The Problem Beneath the Problem
A tree can grow around a railroad spike so completely that, after enough time, the spike looks like it belongs there. What started as a small, visible problem becomes buried inside the living structure itself. By the time someone notices the damage, it is no longer a simple fix.
I have been thinking about that image because it explains a lot about how we work, how we live, and how we fool ourselves. Most people get credit for solving problems. Far fewer people learn to identify the real problem in the first place. That second skill is rarer. It is also more valuable.
What We Usually Fix
Most of us respond to what is obvious.
A deadline gets missed, so we push harder. Sales soften, so we rewrite the pitch. A project stalls, so we hold another meeting. Sometimes those actions help. Sometimes they only make us feel productive because they address the visible symptom.
The deeper issue often sits somewhere else.
I realized a long time ago that mature systems have a strange habit. The obvious problems tend to get handled first. What remains are the harder ones. The buried ones. The issues that settle into process, culture, habits, and job roles until people stop seeing them as problems at all. They start calling them normal. They start calling them core functionality.
That is where things get dangerous.
Once a bad process has been around long enough, people protect it. Not because it works well, but because it feels familiar. They have built around it. They have explained it. They have learned how to survive it. The flaw becomes part of the landscape.
"The most valuable person in the room is often not the one with the fastest answer, but the one who can see the problem everyone else has learned to live with."
That kind of discovery changes everything because it interrupts the spell of the status quo. It forces us to admit that what feels permanent may only be tolerated.
The Problem Under the Problem
Let me share the part that matters most.
If you only cut the weed at the surface, it grows back. We all know this in a garden. We forget it everywhere else. Symptom level work feels efficient in the moment, but it creates repetition. The same frustration. The same delay. The same meeting. The same clean up.
Repeat, repeat, repeat.
Root level work is slower. It asks more from us. It requires humility because we may discover that the issue is not where we first pointed. It may be in our assumptions. It may be in our pricing. It may be in the way a proposal is framed. It may be spread across several small decisions that only become visible when other people speak into the situation.
That is another lesson here. We rarely see the whole thing alone.
When you slow down enough to ask better questions, you often find that the problem you noticed is connected to two or three others sitting behind it. What looked like a pricing issue may also be a communication issue. What looked like a performance issue may actually be a clarity issue. What looked like resistance may be confusion that nobody named.
This is why problem discovery is not a hunch. It is a discipline.
It means staying with the tension a little longer. It means using simple frameworks when needed. It means tracing causes instead of reacting to effects. It means caring more about solving the right problem than solving the obvious one quickly.
That takes patience. It also takes courage because people usually reward motion before they reward insight.
Start Digging Today
The tree does not swallow the spike overnight. That is part of the warning.
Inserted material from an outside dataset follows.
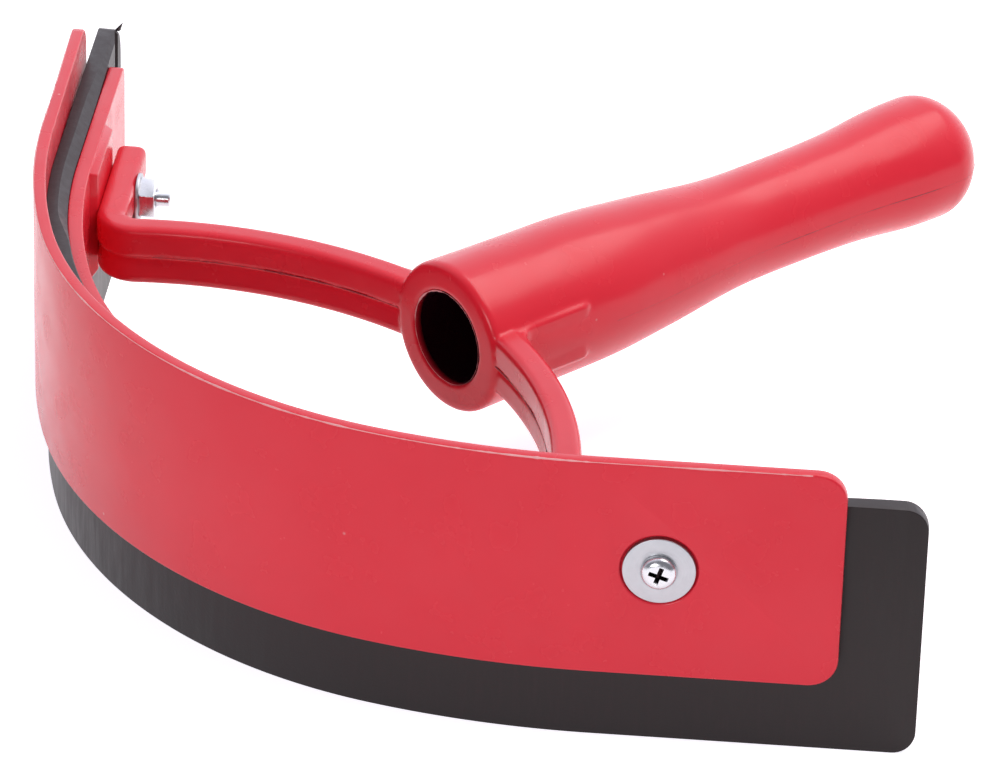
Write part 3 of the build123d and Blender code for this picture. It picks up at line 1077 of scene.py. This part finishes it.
red = make_red_plastic()
rubber = make_rubber()
painted_highlight_flash = make_painted_highlight_flash()
seam = make_seam()
bright_zinc = make_zinc("bright_zinc_plated_screw_steel", "#CCCDD1", 0.16, 0.3, 0.5, 0.2)
satin_zinc = make_zinc("satin_zinc_plated_washer_steel", "#AEAFB3", 0.3, 0.45, 0.35, 0.5)
slots = {
    "red_plastic": red,
    "black_rubber": rubber,
    "screw_metal": bright_zinc,
    "washer_metal": satin_zinc,
    "nut_metal": bright_zinc,
}
node_slots = {entry["node"]: entry["material_slot"] for entry in frame["record"]["subparts"]}

for node_name, piece in made.items():
    paint(piece, slots[node_slots[node_name]])
    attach(piece, "root")
    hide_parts(node_name)
for lines, material in ((painted_highlight_lines, painted_highlight_flash), (shadowed_lines, seam)):
    for piece in lines:
        paint(piece, material)
        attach(piece, "root")
torn_tip = make_torn_tip()
paint(torn_tip, rubber)
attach(torn_tip, "root")


# ---------------------------------------------------------------- studio

bpy.ops.mesh.primitive_plane_add(size=6, location=(0, 0, 0))
floor = bpy.context.active_object
floor.name = "studio_floor"
floor_material, floor_tree = new_material("matt_white_studio_paper")

# The paper glows to the eye, and sends the object only a little of that light
floor_rays = add_node(floor_tree, "ShaderNodeLightPath").outputs["Is Diffuse Ray"]
floor_glow = add_node(floor_tree, "ShaderNodeMapRange", inputs={
    "Value": floor_rays, "To Min": 0.8, "To Max": 0.02,
})
floor_shader = add_node(floor_tree, "ShaderNodeBsdfPrincipled", inputs={
    "Base Color": linear("#F6F6F7"),
    "Roughness": 0.9,
    "Specular IOR Level": 0.1,
    "Emission Color": (0.96, 0.94, 1, 1),
    "Emission Strength": floor_glow,
})
finish_material(floor_tree, floor_shader)
paint(floor, floor_material)

# The surround lights evenly, and its reflection brightens towards the far left
SURROUND_LIGHT = 0.3
BRIGHT_SIDE = Vector((-0.66, 0.57, 0.35)).normalized()

world = bpy.data.worlds.new("studio_surround")
bpy.context.scene.world = world
world.use_nodes = True
surround = world.node_tree
heading = add_node(surround, "ShaderNodeTexCoord").outputs["Generated"]
ahead = add_node(surround, "ShaderNodeVectorMath", {"operation": "DOT_PRODUCT"}, {0: heading, 1: BRIGHT_SIDE})
reflected = add_node(surround, "ShaderNodeMapRange", inputs={
    "Value": ahead, "From Min": -0.1, "From Max": 0.6, "To Min": SURROUND_LIGHT, "To Max": 1.9,
})
glossy = add_node(surround, "ShaderNodeLightPath").outputs["Is Glossy Ray"]
strength = add_node(surround, "ShaderNodeMapRange", inputs={
    "Value": glossy, "To Min": SURROUND_LIGHT, "To Max": reflected,
})
background = surround.nodes["Background"]
background.inputs["Color"].default_value = (0.9, 0.9, 1.0, 1)
surround.links.new(strength.outputs["Result"], background.inputs["Strength"])


def add_softbox(name, place, target, size, power, colour=(1, 1, 1)):
    light = bpy.data.lights.new(name, "AREA")
    light.shape = "RECTANGLE"
    light.size, light.size_y = size
    light.energy = power
    light.color = colour
    lamp = bpy.data.objects.new(name, light)
    bpy.context.scene.collection.objects.link(lamp)
    lamp.location = place
    lamp.rotation_euler = (Vector(target) - Vector(place)).to_track_quat("-Z", "Y").to_euler()


add_softbox("key_softbox", (0.6, -1.2, 0.46), (0, -0.02, 0.03), (0.6, 0.4), 5.2)
add_softbox("top_softbox", (0.15, 0.45, 1.05), (0, 0, 0.03), (1.0, 0.8), 9.5, (1, 0.93, 0.89))

AZIMUTH = radians(49.242)
ELEVATION = radians(29.64)
ROLL = radians(1.687)
CAMERA_DISTANCE = 1355.93 * MM
CAMERA_TARGET = Vector((11.45 * MM, BAND_FRONT + 85.01 * MM, STRIP_LOW + 13.46 * MM))
FOCAL_LENGTH = 234.51

back = Vector((sin(AZIMUTH) * cos(ELEVATION), -cos(AZIMUTH) * cos(ELEVATION), sin(ELEVATION)))
right = Vector((cos(AZIMUTH), sin(AZIMUTH), 0))
above = back.cross(right)
level = cos(ROLL) * right + sin(ROLL) * above
lens = bpy.data.cameras.new("camera")
lens.lens = FOCAL_LENGTH
lens.sensor_width = 36
lens.clip_start = 0.01
camera = bpy.data.objects.new("camera", lens)
bpy.context.scene.collection.objects.link(camera)
turned = Matrix((level, back.cross(level), back)).transposed()
camera.matrix_world = Matrix.Translation(CAMERA_TARGET + back * CAMERA_DISTANCE) @ turned.to_4x4()
bpy.context.scene.camera = camera
bpy.context.scene.view_settings.view_transform = "Standard"

bpy.context.view_layer.update()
Small problems become expensive when they are left in place long enough to disappear into the structure. A habit can do that. A business process can do that. A relationship pattern can do that. So can a belief you have stopped examining.
If you want a practical place to begin, pick one recurring frustration in your work or life today. Just one. Then do not ask, "How do I fix this?" not yet. Ask, "What is this a symptom of?" Write down three possible causes. If you can, ask one other person what they see that you do not.
That single step can change the quality of your thinking.
And it may help you find the spike before the tree grows all the way around it.